A cloud-native data change stream service for TiDB Cloud. See design for more details.
Functionality
Dispatchers read tenants' raft log/watermarks changes files(S3) and dispatcher to corresponding remote sorter.
Remote Sorters sort committed transaction changes and flush into commited data pool(S3).
Remote Sorters support persistent unflushed data to S3.
Meta Server manage and store tenants' data changes stream tasks into backend RDS.
Meta Server campaign leader.
Schema Registry support MVCC schema storage.
API sever supports APIs to pull committed data in order.
Upstream TiDB cluster push full snapshot data.
Balance tasks dynamically across dispatchers and sorters according to workload.

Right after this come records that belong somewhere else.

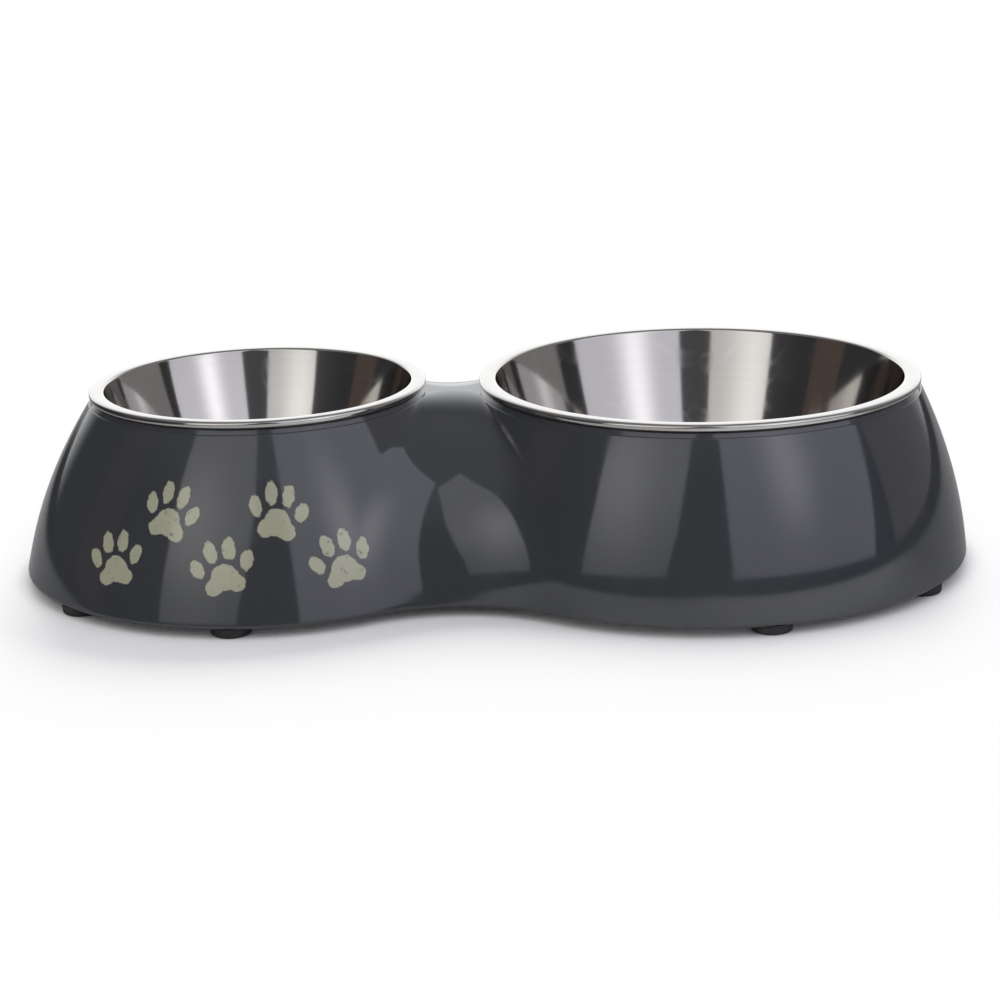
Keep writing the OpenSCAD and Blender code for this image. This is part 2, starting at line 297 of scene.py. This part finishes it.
class Value:
    """A socket in a node tree. An expression on it, such as 1 - mask * 0.4, adds its Math nodes."""

    def __init__(self, finish, socket):
        self.finish, self.socket = finish, socket

    def maths(self, operation, *others):
        made = self.finish.node("Math", {"operation": operation})
        for socket, value in zip(made.inputs, (self,) + others):
            self.finish.feed(socket, value)
        return Value(self.finish, made.outputs[0])

    def __add__(self, other):
        return self.maths("ADD", other)

    def __sub__(self, other):
        return self.maths("SUBTRACT", other)

    def __rsub__(self, other):
        return (self * -1.0).maths("ADD", other)

    def __mul__(self, other):
        return self.maths("MULTIPLY", other)

    def __truediv__(self, other):
        return self.maths("DIVIDE", other)

    def __pow__(self, other):
        return self.maths("POWER", other)

    __radd__, __rmul__ = __add__, __mul__


class Finish:
    """A material, or the light of the room, with one method that adds any node to its tree."""

    def __init__(self, owner):
        owner.use_nodes = True
        self.owner, self.tree = owner, owner.node_tree
        self.tree.nodes.clear()

    def feed(self, socket, value):
        if isinstance(value, Value):
            self.tree.links.new(value.socket, socket)
        elif isinstance(value, bpy.types.NodeSocket):
            self.tree.links.new(value, socket)
        else:
            socket.default_value = value

    def node(self, kind, settings=None, **sockets):
        """Adds a node of a type, then its settings, then the values or links of its sockets."""
        made = self.tree.nodes.new("ShaderNode" + kind)
        for name, value in (settings or {}).items():
            setattr(made, name, value)
        for name, value in sockets.items():
            wanted = [s for s in made.inputs if s.name == name.replace("_", " ") and s.enabled]
            self.feed(wanted[0], value)
        return made

    def value(self, kind, output, settings=None, **sockets):
        """Adds a node in the same way, and gives one of its outputs."""
        made = self.node(kind, settings, **sockets)
        wanted = [s for s in made.outputs if s.name == output and s.enabled]
        return Value(self, wanted[0])

    def step(self, value, low, high):
        """0 below low and 1 above high, with a smooth rise between them."""
        return self.value("MapRange", "Result", {"interpolation_type": "SMOOTHSTEP"},
                          Value=value, From_Min=low, From_Max=high)

    def mix(self, share, first, second):
        return self.value("Mix", "Result", {"data_type": "RGBA"}, Factor=share, A=first, B=second)

    def surface(self, **sockets):
        """Makes a Principled shader, with these values or links, the material's surface."""
        shader = self.node("BsdfPrincipled", **sockets)
        self.node("OutputMaterial", Surface=shader.outputs[0])


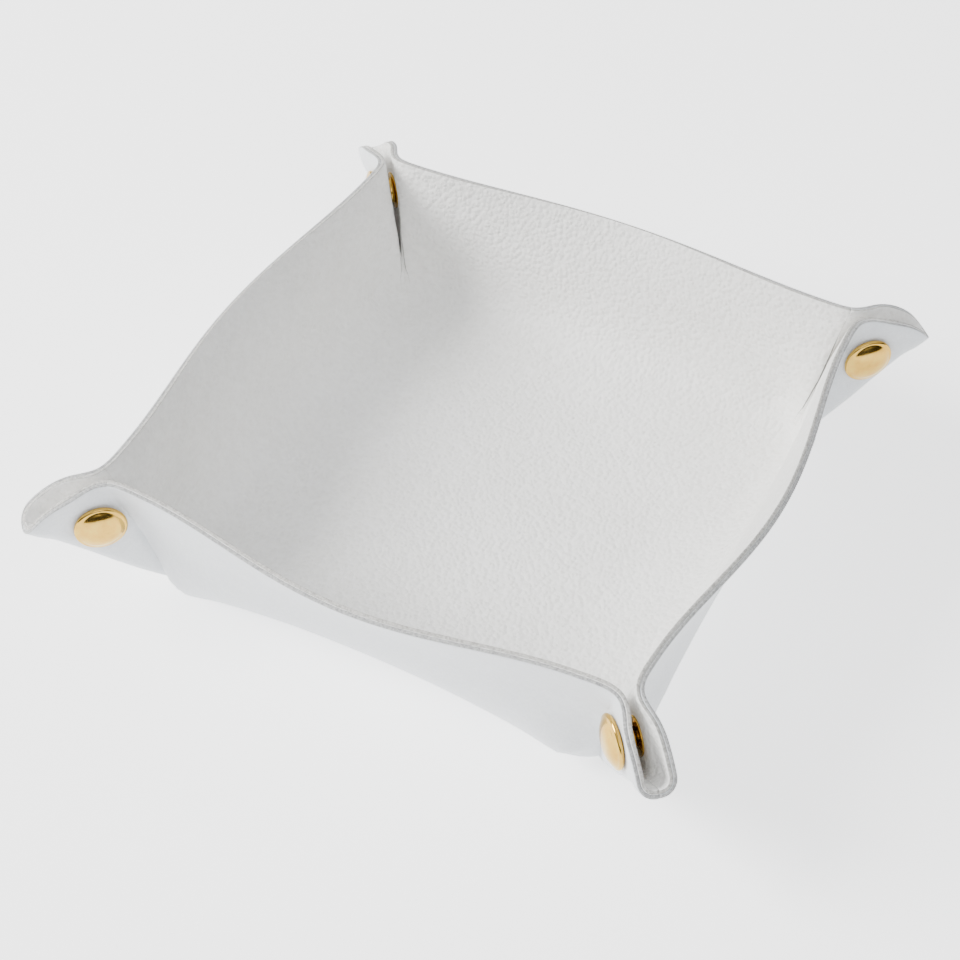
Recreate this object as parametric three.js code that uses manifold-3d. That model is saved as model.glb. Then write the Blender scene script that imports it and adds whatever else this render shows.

Dispatchers and sorters failover.
Tenant level data througput metering.
Security: tenant level CMEK.
Integrate with CDC.
Code Structure
docs/design: feature or architecture design docs.
pkg/codec: encoding and decoding of different type of data files
pkg/dispatcher: remote data dispatcher workers, dispatch upstream changes to corresponding sorters.
pkg/remotesorter: remote sorter workers, organize upstream data changes in commit-ts order and flush them as incremental data change files.
pkg/schemaregistry: upstream clusters/tenants' table schema registry, contains all upstream table schema history for last n days where n is configurable.
pkg/metaserver: meta server is responsible for cluster health monitoring, tasks persistent, workload balancing, etc.
pkg/apiserver: providing api for downstream system to query and subscribe database or table's data changes stream.